Después de la viruela, el sarampión, la peste, la fiebre amarilla, la gripe aviar, el Covid-19 toma protagonismo en 2020. Las personas intentan conservar el equilibrio, siendo difícil conseguir la concentración en las tareas, la tranquilidad y la estabilidad interna mientras dura el proceso.
El miedo se transmite de unos a otros, lo que lleva a niveles altos de estrés, ansiedad, temor, confusión, provocando en el ser humano adentrarse en un bosque sombrío y sin color. Estamos ante una guerra biológica, fría, que limita la libertad, la cercanía, la falta de contacto, no poder rozar la piel, ni dar besos o un abrazo a quien deseas demostrar tu amor. Quizás, todo ello sirva para darnos cuenta de lo frágiles que nos volvemos cuando no podemos vivir de una manera acorde y cercana en sociedad, llevándonos a valorar la importancia y la belleza que tienen las relaciones interpersonales y la comunicación.

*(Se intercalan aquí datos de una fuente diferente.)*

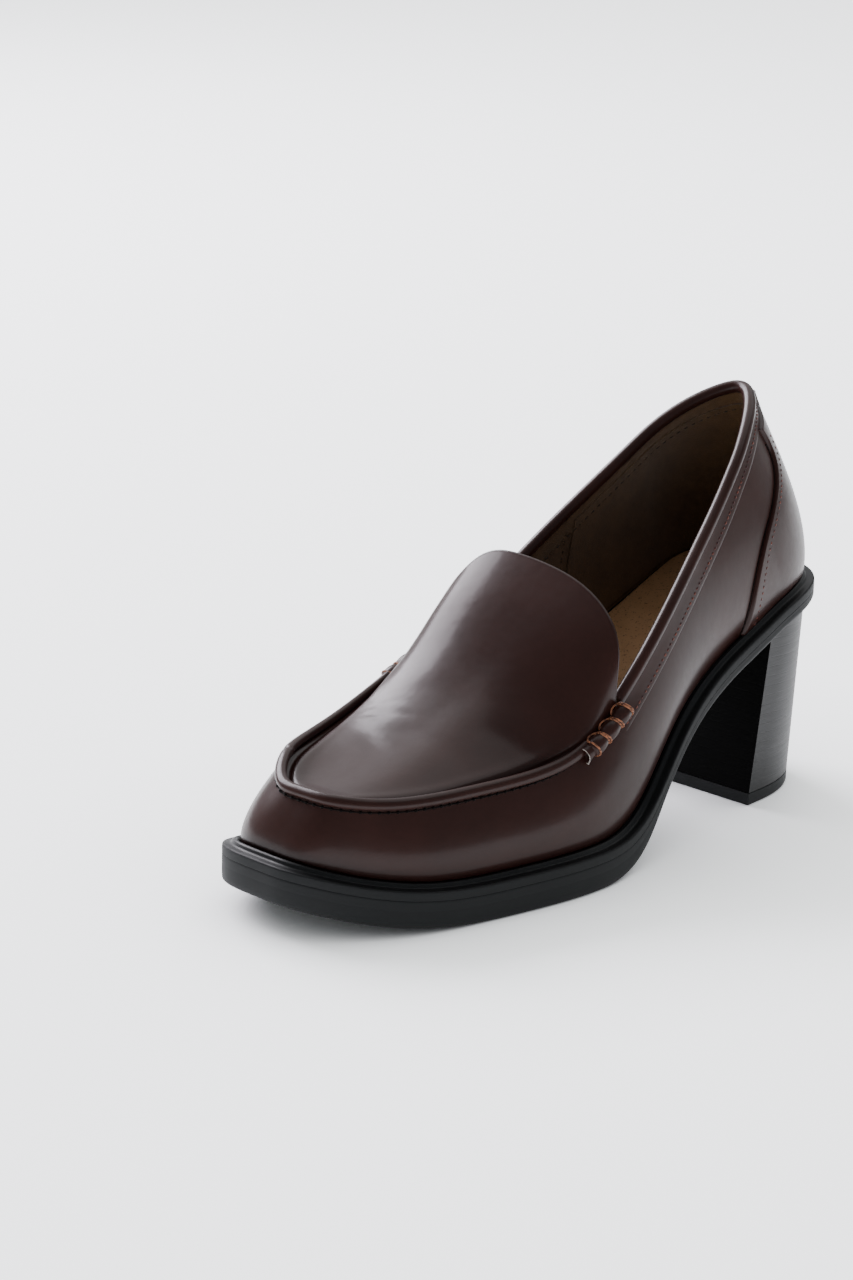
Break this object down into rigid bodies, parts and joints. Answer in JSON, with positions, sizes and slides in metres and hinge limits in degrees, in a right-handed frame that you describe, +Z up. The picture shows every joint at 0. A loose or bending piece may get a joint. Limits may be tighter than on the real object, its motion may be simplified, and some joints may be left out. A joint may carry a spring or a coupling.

La corresponsabilidad puesta en práctica en estas semanas de silencio ha testificado que el mundo cambia con nuestro ejemplo, refrescándonos la memoria de que nuestro compromiso implica concienciar al entorno y ayudar al resto de la comunidad, como equipo que somos de pertenencia a un colectivo. Si seguimos manteniéndonos unidos transmitiremos valores que impulsen al cambio social y que irán más allá del disfrute de la vida de manera individual e independiente.
Si esta insólita pandemia nos lleva a aprender a vivir de una forma menos superficial y más humanizada, y si el recuerdo que deje en las nuevas generaciones los lleva a diseñar un mundo mejor, no habrá mal tan malo que de él no resulte algo bueno.
Siempre, lo mejor espera un poco más adelante.